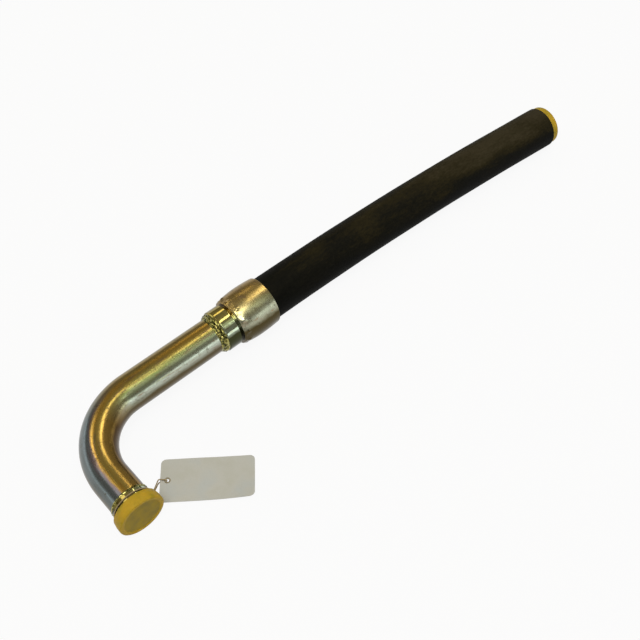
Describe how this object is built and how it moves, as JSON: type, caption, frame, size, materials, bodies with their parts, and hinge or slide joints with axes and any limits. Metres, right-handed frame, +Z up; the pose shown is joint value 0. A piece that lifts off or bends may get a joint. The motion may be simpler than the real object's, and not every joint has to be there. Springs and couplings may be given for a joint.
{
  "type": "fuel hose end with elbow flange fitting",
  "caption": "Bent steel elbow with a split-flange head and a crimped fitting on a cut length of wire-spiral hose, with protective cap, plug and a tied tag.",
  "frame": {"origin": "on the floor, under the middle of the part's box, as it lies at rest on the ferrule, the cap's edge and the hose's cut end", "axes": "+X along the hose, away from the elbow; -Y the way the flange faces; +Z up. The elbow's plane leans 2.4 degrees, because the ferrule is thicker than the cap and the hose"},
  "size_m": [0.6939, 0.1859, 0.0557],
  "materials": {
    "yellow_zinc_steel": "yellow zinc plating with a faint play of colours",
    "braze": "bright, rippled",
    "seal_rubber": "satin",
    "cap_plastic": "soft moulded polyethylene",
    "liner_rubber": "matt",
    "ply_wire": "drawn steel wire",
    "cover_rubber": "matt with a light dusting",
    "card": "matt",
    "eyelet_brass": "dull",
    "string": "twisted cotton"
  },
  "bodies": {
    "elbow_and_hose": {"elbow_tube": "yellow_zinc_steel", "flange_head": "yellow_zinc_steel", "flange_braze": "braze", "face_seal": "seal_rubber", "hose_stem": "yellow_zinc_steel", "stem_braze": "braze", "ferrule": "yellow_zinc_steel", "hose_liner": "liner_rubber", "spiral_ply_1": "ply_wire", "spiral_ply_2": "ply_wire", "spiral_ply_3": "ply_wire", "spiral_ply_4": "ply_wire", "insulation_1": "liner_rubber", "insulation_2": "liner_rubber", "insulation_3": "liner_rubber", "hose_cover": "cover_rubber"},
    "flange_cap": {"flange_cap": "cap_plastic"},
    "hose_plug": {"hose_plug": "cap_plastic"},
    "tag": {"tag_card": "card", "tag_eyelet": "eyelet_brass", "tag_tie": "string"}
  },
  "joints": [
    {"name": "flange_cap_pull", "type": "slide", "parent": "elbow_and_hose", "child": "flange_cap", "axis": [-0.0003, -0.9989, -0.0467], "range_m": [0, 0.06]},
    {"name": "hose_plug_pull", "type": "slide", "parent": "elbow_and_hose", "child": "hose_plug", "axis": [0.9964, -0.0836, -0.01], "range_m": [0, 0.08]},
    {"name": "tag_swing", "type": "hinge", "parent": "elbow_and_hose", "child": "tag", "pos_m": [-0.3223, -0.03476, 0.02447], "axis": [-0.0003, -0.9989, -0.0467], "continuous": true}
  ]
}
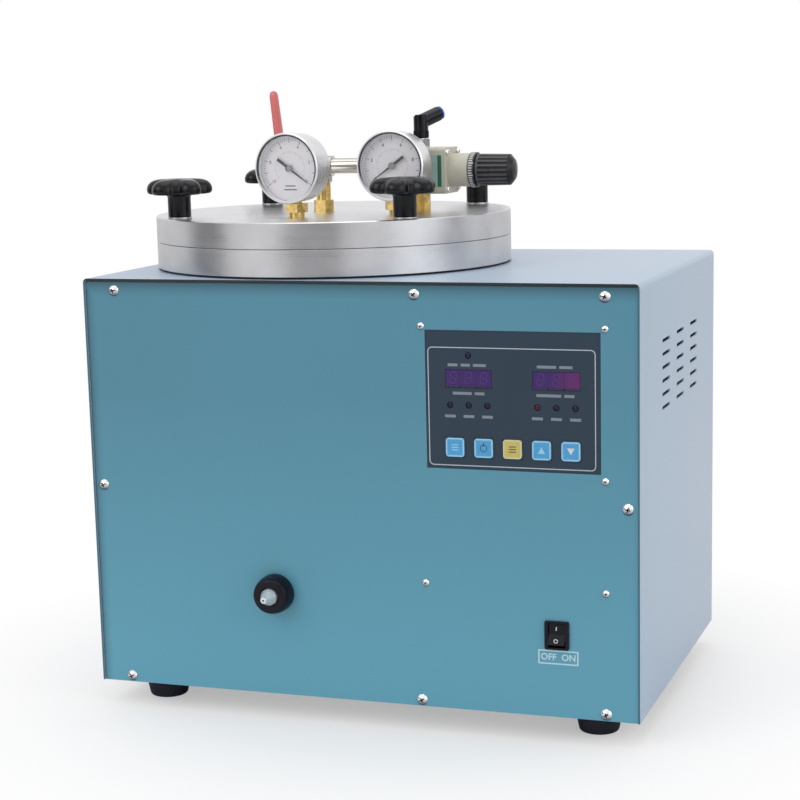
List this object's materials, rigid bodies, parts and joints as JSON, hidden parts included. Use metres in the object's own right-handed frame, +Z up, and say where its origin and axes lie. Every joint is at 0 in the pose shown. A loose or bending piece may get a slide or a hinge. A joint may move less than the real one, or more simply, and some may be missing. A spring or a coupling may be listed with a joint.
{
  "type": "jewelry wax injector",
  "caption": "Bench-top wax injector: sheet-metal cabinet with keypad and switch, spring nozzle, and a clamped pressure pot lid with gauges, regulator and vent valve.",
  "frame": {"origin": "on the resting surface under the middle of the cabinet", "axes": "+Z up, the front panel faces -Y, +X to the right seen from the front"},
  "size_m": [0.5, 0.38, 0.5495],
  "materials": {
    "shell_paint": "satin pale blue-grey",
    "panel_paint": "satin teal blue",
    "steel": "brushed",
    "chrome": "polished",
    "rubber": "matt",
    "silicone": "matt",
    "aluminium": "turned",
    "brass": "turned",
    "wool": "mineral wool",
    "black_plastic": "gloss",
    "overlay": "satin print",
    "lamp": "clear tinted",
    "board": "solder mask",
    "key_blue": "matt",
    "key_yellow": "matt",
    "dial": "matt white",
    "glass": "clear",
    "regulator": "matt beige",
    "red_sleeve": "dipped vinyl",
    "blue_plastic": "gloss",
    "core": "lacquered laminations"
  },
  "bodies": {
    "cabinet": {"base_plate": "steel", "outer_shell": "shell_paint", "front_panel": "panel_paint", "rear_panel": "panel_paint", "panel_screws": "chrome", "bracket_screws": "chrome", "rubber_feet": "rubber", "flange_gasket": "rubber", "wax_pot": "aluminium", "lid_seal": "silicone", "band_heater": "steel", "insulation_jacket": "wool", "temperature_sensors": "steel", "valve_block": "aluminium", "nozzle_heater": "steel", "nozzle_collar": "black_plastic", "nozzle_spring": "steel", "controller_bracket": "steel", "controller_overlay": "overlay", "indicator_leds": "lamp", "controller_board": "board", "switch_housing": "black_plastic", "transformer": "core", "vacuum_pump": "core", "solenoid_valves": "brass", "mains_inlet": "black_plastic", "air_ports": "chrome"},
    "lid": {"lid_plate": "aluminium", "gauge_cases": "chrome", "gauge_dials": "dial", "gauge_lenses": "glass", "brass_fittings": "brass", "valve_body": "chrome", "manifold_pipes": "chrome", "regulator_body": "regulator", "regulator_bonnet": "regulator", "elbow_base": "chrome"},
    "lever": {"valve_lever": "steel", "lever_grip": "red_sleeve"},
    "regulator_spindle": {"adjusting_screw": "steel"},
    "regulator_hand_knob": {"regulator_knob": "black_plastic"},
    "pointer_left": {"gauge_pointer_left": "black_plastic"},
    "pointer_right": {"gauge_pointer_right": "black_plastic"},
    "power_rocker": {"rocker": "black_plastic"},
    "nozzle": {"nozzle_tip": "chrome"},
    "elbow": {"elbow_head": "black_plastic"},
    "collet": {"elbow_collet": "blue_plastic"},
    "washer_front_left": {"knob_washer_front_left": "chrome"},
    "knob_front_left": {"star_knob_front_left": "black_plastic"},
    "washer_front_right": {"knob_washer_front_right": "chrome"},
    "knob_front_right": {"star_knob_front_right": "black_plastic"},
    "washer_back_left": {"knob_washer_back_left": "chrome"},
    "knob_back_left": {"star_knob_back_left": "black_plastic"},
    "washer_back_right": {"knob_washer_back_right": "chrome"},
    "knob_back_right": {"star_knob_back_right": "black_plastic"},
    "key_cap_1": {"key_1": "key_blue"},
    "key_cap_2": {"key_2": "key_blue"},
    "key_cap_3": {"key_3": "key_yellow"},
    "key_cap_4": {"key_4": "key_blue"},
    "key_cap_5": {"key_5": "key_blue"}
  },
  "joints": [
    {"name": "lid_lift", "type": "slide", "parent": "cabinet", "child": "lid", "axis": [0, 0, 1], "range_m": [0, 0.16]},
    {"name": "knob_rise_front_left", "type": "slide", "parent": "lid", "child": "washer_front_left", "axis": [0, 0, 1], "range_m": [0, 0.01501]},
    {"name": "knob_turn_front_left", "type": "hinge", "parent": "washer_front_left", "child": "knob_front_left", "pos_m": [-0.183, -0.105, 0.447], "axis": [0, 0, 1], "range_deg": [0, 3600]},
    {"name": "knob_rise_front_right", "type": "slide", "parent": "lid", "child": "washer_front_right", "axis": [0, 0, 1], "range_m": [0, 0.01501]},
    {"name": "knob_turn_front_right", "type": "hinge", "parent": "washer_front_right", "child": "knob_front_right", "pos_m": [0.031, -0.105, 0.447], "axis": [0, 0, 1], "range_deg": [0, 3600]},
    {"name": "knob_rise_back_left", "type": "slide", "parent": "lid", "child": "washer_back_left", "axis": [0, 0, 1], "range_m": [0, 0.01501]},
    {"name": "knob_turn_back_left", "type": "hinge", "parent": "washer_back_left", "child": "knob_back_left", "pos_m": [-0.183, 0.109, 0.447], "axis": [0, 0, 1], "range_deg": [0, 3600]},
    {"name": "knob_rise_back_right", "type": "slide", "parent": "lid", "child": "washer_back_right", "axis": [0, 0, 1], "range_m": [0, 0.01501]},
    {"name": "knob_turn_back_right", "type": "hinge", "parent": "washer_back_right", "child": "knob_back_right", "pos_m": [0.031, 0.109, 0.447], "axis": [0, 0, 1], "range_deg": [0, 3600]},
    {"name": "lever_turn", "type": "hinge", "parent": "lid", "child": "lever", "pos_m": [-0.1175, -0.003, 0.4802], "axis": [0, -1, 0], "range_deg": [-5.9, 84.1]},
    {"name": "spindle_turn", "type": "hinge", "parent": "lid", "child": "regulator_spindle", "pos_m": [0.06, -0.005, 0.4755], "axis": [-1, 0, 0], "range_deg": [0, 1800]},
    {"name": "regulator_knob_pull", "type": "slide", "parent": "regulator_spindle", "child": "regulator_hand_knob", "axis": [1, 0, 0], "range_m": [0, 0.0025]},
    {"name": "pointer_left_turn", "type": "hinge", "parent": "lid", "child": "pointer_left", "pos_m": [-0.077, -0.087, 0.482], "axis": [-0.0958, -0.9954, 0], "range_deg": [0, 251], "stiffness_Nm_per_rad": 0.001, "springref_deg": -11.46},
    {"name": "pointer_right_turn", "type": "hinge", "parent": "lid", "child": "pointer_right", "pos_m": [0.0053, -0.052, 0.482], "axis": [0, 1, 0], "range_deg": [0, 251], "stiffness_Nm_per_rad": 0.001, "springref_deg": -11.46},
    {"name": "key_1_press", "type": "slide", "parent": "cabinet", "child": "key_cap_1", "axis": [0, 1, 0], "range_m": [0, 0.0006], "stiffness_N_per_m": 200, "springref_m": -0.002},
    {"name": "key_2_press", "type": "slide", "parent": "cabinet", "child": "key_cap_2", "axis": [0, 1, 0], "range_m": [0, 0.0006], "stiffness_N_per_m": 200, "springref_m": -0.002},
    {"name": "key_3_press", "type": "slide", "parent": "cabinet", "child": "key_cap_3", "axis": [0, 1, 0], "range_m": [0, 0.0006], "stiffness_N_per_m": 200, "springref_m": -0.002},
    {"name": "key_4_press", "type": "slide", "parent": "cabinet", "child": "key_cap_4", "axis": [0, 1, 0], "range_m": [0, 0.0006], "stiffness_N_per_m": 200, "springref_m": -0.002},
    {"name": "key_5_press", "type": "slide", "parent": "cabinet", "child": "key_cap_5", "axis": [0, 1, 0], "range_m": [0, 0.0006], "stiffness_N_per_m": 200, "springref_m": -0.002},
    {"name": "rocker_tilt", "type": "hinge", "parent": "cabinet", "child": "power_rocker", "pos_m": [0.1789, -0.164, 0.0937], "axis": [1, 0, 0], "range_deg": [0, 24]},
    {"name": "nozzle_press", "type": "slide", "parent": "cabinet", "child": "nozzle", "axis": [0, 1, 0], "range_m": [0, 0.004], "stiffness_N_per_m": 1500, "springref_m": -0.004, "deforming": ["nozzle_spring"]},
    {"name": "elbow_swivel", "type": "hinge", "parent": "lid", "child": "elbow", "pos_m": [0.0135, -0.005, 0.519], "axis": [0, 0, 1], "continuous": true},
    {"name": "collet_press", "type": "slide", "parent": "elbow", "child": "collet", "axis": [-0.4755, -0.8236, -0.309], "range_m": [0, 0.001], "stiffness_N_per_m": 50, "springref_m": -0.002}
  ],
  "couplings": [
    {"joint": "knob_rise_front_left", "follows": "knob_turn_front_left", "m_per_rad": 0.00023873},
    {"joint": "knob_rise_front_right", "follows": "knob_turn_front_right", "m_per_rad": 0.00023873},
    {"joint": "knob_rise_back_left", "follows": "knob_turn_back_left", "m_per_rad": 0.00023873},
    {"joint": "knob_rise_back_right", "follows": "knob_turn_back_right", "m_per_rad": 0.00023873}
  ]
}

## What you will do
Copy every line of the data that holds the string "bodies".

## Written solution
Describe how this object is built and how it moves, as JSON: type, caption, frame, size, materials, bodies with their parts, and hinge or slide joints with axes and any limits. Metres, right-handed frame, +Z up; the pose shown is joint value 0. A piece that lifts off or bends may get a joint. The motion may be simpler than the real object's, and not every joint has to be there. Springs and couplings may be given for a joint.
  "bodies": {
List this object's materials, rigid bodies, parts and joints as JSON, hidden parts included. Use metres in the object's own right-handed frame, +Z up, and say where its origin and axes lie. Every joint is at 0 in the pose shown. A loose or bending piece may get a slide or a hinge. A joint may move less than the real one, or more simply, and some may be missing. A spring or a coupling may be listed with a joint.
  "bodies": {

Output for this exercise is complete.